His words resonated with me, and I didn’t know why, but hearing him made me feel lighter. It was as if he was lifting some weight off my chest.
“So what happens if I marry someone else?” I asked.
He furrowed his brows and raised his face to look at me with questioning eyes.
“Are you having an affair?” I quickly shook my head, my eyes widening in shock.
“Are you crazy? No!”
He leaned closer.“Just joking. I’ll be happy for you,” he spoke in a low tone, then suddenly raised his pitch.“But that man has to keep you happy. I mean, there’s no way he would ask you to cook after having sex and make you cry,” he said, and I chuckled.
“You cannot keep an eye on him.”
He shook his head.“That’s where you are mistaken, Sumanika Ji. I can keep an eye on him and take him out for hurting you, too.”
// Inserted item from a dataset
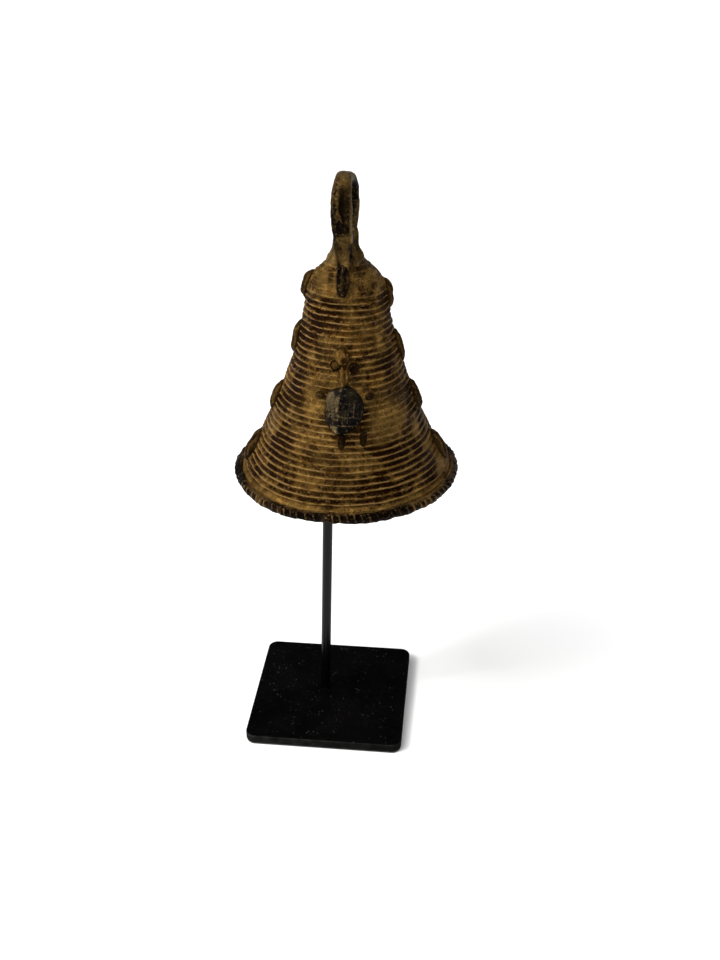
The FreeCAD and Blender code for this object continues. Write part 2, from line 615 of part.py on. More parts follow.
doc.recompute()
bad = [o.Name for o in doc.Objects if "Invalid" in o.State or "Error" in o.State]
if bad:
    raise SystemExit("failed objects: %s" % bad)
os.makedirs("parts", exist_ok=True)
for name in os.listdir("parts"):
    if name.endswith(".step"):
        os.remove(os.path.join("parts", name))
for obj in KEEP:
    shape = obj.Shape
    if shape.isNull() or not shape.isValid() or not shape.Solids:
        raise SystemExit("bad shape: %s" % obj.Label)
for obj in KEEP:
    obj.Shape.exportStep("parts/%s.step" % obj.Label)
    b = obj.Shape.BoundBox
    print(obj.Label, len(obj.Shape.Solids), "solids", round(obj.Shape.Volume, 1), "mm3", [round(x, 2) for x in (b.XMin, b.XMax, b.YMin, b.YMax, b.ZMin, b.ZMax)])
print("rod plumb x", round(ROD_X, 3), "offset from bell axis", round(d("bell_x") - ROD_X, 3))
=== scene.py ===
import math

import bpy
import numpy as np
from mathutils import Matrix, Vector


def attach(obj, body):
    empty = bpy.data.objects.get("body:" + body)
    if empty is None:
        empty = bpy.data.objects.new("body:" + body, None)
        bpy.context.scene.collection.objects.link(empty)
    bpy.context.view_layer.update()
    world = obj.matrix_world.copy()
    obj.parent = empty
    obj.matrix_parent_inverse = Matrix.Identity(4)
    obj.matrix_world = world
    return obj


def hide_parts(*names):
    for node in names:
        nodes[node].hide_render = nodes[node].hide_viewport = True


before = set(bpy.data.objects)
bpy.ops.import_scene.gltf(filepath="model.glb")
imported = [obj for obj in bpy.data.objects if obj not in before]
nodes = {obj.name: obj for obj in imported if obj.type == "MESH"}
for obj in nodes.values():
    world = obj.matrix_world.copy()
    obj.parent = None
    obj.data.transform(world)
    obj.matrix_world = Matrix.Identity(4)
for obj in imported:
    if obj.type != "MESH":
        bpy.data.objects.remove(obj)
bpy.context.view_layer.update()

# All shapes below are worked out in millimetres and written in metres.
# Bell frame: axis on Z, mouth at Z 0, front to -Y. It sits at BELL, turned by YAW.
BELL = (8.35, 2.7, 141.0)
YAW = math.radians(6.0)
LOOP_YAW = math.radians(-7.6)
PITCH = 2.85


# ------------------------------------------------------------------ noise and mesh helpers

def lattice(ix, iy, iz, seed):
    """One fixed random number in -1..1 for every whole-number place."""
    with np.errstate(over="ignore"):
        v = (ix.astype(np.int64) & 0xFFFFFFFF).astype(np.uint64) * np.uint64(374761393)
        v += (iy.astype(np.int64) & 0xFFFFFFFF).astype(np.uint64) * np.uint64(668265263)
        v += (iz.astype(np.int64) & 0xFFFFFFFF).astype(np.uint64) * np.uint64(2246822519)
        v += np.uint64((seed * 3266489917) & 0xFFFFFFFF)
        v &= np.uint64(0xFFFFFFFF)
        v = ((v ^ (v >> np.uint64(15))) * np.uint64(2246822519)) & np.uint64(0xFFFFFFFF)
        v = ((v ^ (v >> np.uint64(13))) * np.uint64(3266489917)) & np.uint64(0xFFFFFFFF)
        v = v ^ (v >> np.uint64(16))
    return v.astype(np.float64) / 2147483647.5 - 1.0


def noise(p, size, seed=1):
    """Smooth noise, about -0.8..0.8, with features of that size in mm. p is (..., 3)."""
    q = p / size + seed * 17.137
    i = np.floor(q).astype(np.int64)
    f = q - i
    f = f * f * f * (f * (f * 6 - 15) + 10)
    total = 0.0
    for dx in (0, 1):
        wx = f[..., 0] if dx else 1 - f[..., 0]
        for dy in (0, 1):
            wy = f[..., 1] if dy else 1 - f[..., 1]
            for dz in (0, 1):
                wz = f[..., 2] if dz else 1 - f[..., 2]
                total = total + wx * wy * wz * lattice(i[..., 0] + dx, i[..., 1] + dy, i[..., 2] + dz, seed)
    return total


def fbm(p, size, octaves=3, seed=1):
    total, amp = 0.0, 1.0
    for k in range(octaves):
        total = total + amp * noise(p, size / 2 ** k, seed + 31 * k)
        amp *= 0.5
    return total / 1.6


def smooth(a, b, x):
    t = np.clip((x - a) / (b - a), 0, 1)
    return t * t * (3 - 2 * t)


def to_world(p, yaw=YAW, origin=BELL, uneven=False):
    """Row-frame place of points given in the bell's frame. uneven adds the casting's own lean and sagging lip."""
    if uneven:
        p = np.array(p, float)
        around = np.arctan2(p[..., 0], -p[..., 1]) + (yaw - YAW)
        p[..., 0] = p[..., 0] + 0.5 * smooth(35.0, 60.0, p[..., 2]) - 0.95 * smooth(90.0, 112.0, p[..., 2])
        sag = 0.75 * np.exp(-((around + 0.75) / 0.75) ** 2) - 0.25 * np.exp(-((around - 1.4) / 0.6) ** 2)
        p[..., 2] = p[..., 2] - sag * smooth(30.0, 4.0, p[..., 2])
    c, s = math.cos(yaw), math.sin(yaw)
    out = np.empty_like(p)
    out[..., 0] = c * p[..., 0] - s * p[..., 1] + origin[0]
    out[..., 1] = s * p[..., 0] + c * p[..., 1] + origin[1]
    out[..., 2] = p[..., 2] + origin[2]
    return out


def make(name, verts, quads=None, tris=None, material=None, attributes=None, sharp=None):
    """A smooth-shaded mesh object from arrays in mm (row frame), wound to face outwards."""
    verts = np.asarray(verts, float).reshape(-1, 3)
    quads = np.zeros((0, 4), int) if quads is None else np.asarray(quads, int).reshape(-1, 4)
    tris = np.zeros((0, 3), int) if tris is None else np.asarray(tris, int).reshape(-1, 3)
    a, b, c, e = (verts[quads[:, k]] for k in range(4))
    volume = np.einsum("ij,ij->i", a, np.cross(b, c)).sum() + np.einsum("ij,ij->i", a, np.cross(c, e)).sum()
    a, b, c = (verts[tris[:, k]] for k in range(3))
    volume += np.einsum("ij,ij->i", a, np.cross(b, c)).sum()
    if volume < 0:
        quads, tris = quads[:, ::-1], tris[:, ::-1]
    me = bpy.data.meshes.new(name)
    me.vertices.add(len(verts))
    me.vertices.foreach_set("co", (verts * 0.001).astype(np.float32).ravel())
    loops = np.concatenate([quads.ravel(), tris.ravel()]).astype(np.int32)
    me.loops.add(len(loops))
    me.loops.foreach_set("vertex_index", loops)
    me.polygons.add(len(quads) + len(tris))
    starts = np.concatenate([np.arange(len(quads)) * 4, len(quads) * 4 + np.arange(len(tris)) * 3]).astype(np.int32)
    me.polygons.foreach_set("loop_start", starts)
    me.polygons.foreach_set("use_smooth", np.ones(len(starts), bool))
    me.update(calc_edges=True)
    me.validate()
    for key, values in (attributes or {}).items():
        at = me.attributes.new(key, "FLOAT", "POINT")
        at.data.foreach_set("value", np.asarray(values, np.float32).ravel())
    obj = bpy.data.objects.new(name, me)
    bpy.context.scene.collection.objects.link(obj)
    if material:
        me.materials.append(material)
    if sharp:
        me.set_sharp_from_angle(angle=math.radians(sharp))
    return obj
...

He turned his gaze toward me, and I felt a shiver go down my spine when he mentioned killing my hypothetical husband.
“You need therapy. I’m not even married yet, and you already wish to kill him,” I said and lowered my gaze.
He leaned closer and kissed my forehead.“Just be happy. I don’t want anything else. I don’t need answers; I don’t want you to be with me if it makes you unhappy or causes you to doubt yourself. No promises, no heartbreaks,” he said, and I gulped silently, leaning on his shoulder.
“I feel comfortable with you. I don’t know why. No man has ever made me feel this way. I can’t let go of this comfort.” It took a lot of courage to put that into words.
“I’m happy to be that,” he said, and I lowered my gaze.
“You know, when you’re upset, the world can tell,” I said slowly, and he chuckled.
“Trust me, when I’m upset, no one can tell,” he whispered.
I lifted my gaze to meet his; those green eyes made my heart race effortlessly.
“Why didn’t you tell your brothers about all of this?” I asked.
“It was not, is not, and will never be something I am proud of,” he said, looking away briefly.“So, it’s not worth sharing. What has happened has happened. Talking about it won’t undo it or wash it away. It will just hurt them and bring me back to where I was running away from.”
I couldn’t help but smile weakly while nodding.
“I can relate to that. I can’t share everything about my failures either; I mean, I can’t talk about my deceased husband and the life I went through with everyone because, honestly, even mentioning it hurts,” I replied, and he smiled.
“No, talking about it with the right person will never hurt—someone you trust to understand and just be with you. Like, Bhabhi-sa,” he said, and I felt a pang in my chest, lowering my gaze as I remembered how he was there for me when I needed him.
“Like you, Kunwar Agastya,” I muttered, lifting my gaze to meet his.